Wspomagali ratowników

Strażacy z Węglewa natomiast interweniowali na drogach Bednary – Krześlice oraz Pomarzany – Pomarzanki. Na pierwszą z wymienionych dróg przewrócił się potężny klon. Na drugą spadł duży konar. Żeby zlikwidować przeszkody strażacy musieli użyć pił. Węglewscy ratownicy uprzątali też gałęzie w innych miejscach. W akcjach tych uczestniczyło pięciu członków OSP Węglewo. Wspomagali ich pracownicy Zakładu Komunalnego.

– Gdy  jest  potrzeba, pomagamy  poszkodowanym.  W poniedziałek w działaniach interwencyjnych uczestniczyło pięciu pracowników. Byli w Krześlicach oraz w Jerzykowie – mówi  Szymon  Stachowiak, prezes Zakład Komunalnego w Pobiedziskach. Dwa miesiące temu  udzielali pomocy osobom poszkodowanym w wypadku drogowym.

W imieniu mieszkańców wszystkim osobom uczestniczącym w usuwaniu skutków wichury  serdecznie dziękujemy.

Straż z tradycjami

Na terenie gminy Pobiedziska działa pięć jednostek Ochotniczej Straży Pożarnej.

Najstarszą i najliczniejszą jest Ochotnicza Straż Pożarna Pobiedziska. Powstała w lipcu 1884.  Założycielami byli m.in. Wojciech Czerwiński, Piotr Siekierski, Antoni Cieszyński, Zygmunt Kosiński, Schtein, Grawunder. Pierwszy Zarząd OSP był utworzony z członków narodowości polskiej i niemieckiej, a na czele Zarządu stał Burmistrz.
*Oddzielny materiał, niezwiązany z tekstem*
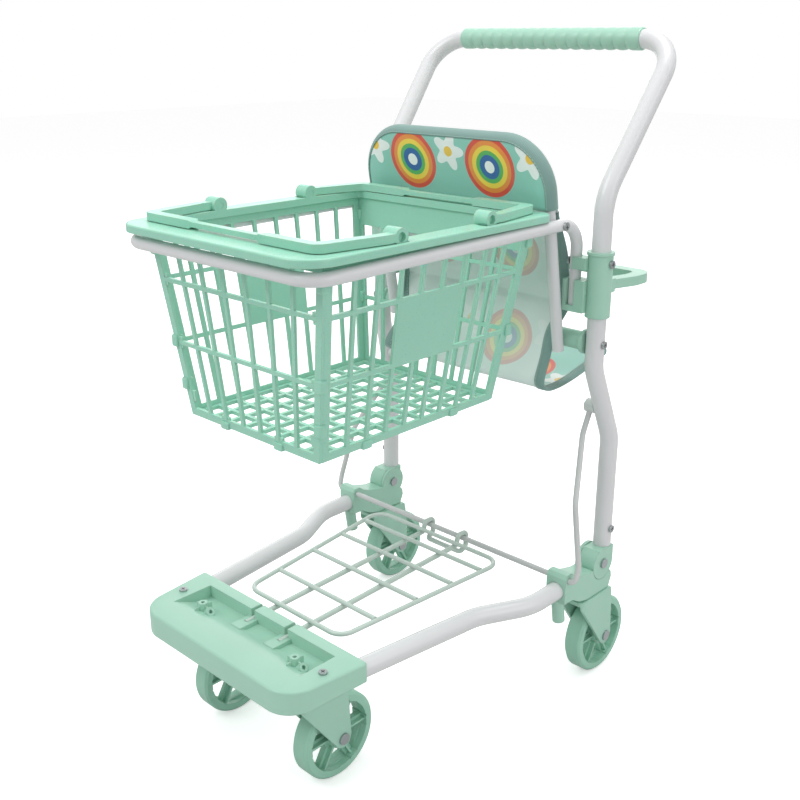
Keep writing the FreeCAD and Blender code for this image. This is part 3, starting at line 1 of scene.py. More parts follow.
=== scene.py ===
"""Looks of a doll's shopping trolley: powder-coated tubes, mint mouldings, a printed seat."""
import json
import math

import bmesh
import bpy
import numpy as np
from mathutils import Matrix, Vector

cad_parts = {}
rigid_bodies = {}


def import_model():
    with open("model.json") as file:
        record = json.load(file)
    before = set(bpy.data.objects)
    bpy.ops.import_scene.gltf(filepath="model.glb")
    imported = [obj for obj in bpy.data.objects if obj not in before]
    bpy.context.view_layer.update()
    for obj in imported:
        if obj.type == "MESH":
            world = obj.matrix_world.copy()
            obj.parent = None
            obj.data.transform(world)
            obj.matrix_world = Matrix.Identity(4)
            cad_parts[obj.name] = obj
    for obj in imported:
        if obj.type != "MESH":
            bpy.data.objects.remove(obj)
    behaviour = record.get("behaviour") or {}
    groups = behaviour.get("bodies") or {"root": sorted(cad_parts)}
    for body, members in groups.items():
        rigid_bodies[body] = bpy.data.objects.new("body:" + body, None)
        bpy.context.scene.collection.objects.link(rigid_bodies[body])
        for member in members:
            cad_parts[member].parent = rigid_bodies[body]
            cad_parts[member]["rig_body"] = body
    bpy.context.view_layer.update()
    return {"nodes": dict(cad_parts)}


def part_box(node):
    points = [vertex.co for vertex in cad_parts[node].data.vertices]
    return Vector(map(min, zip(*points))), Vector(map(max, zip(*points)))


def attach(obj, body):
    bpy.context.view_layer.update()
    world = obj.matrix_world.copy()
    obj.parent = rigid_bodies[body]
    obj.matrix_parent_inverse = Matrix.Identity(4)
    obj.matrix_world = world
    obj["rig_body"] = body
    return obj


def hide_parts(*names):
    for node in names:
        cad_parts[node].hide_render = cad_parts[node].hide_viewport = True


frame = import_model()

MM = 0.001

# ---------------------------------------------------------------- powder-coated tubes
# The frame is bent from 16 mm steel tube, the basket hoop and the backrest from 10 mm. They
# are degreased, sprayed with white polyester powder and baked, which leaves a satin skin.
TUBE_NODES = ("side_tube_left", "side_tube_right", "upright_left", "upright_right",
              "handle_tube", "basket_hoop", "backrest_tube")
POWDER_GRAIN = 1.6 * MM
CRISP_ANGLE = math.radians(32.0)
SAME_POINT = 0.002 * MM
DRIFT_SCALE, DRIFT_DETAIL = 14.0, 2.0
GRAIN_DETAIL, GRAIN_LOW, GRAIN_HIGH, GRAIN_HEIGHT = 3.0, 0.3, 0.7, 0.02 * MM


def linear(colour):
    """An sRGB hex colour as linear RGBA: each channel c above 0.04045 becomes
    ((c + 0.055) / 1.055) ** 2.4, and the rest c / 12.92."""
    parts = [int(colour[i:i + 2], 16) / 255 for i in (1, 3, 5)]
    return [c / 12.92 if c <= 0.04045 else ((c + 0.055) / 1.055) ** 2.4 for c in parts] + [1.0]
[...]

OSP w Pobiedziskach należy do Krajowego Systemu Ratowniczo-Gaśniczego. Działa w niej 33 strażaków. 18 osób ukończyło szkolenie z zakresu kwalifikowanej pierwszej pomocy. Ratownicy mają trzy samochody. Najmłodszy to ciężki MAN TGM z 2014 r.

Strażacy z tej jednostki mają aparaty powietrzne z czujnikami bezruchu, wentylator oddymiający, motopompy, węże, piły do cięcia drewna, agregaty prądotwórcze, sprzęt do ratownictwa drogowego i wodnego, zestawy PSP R1 do ratownictwa medycznego, defibrylator,  radiostacje przenośne.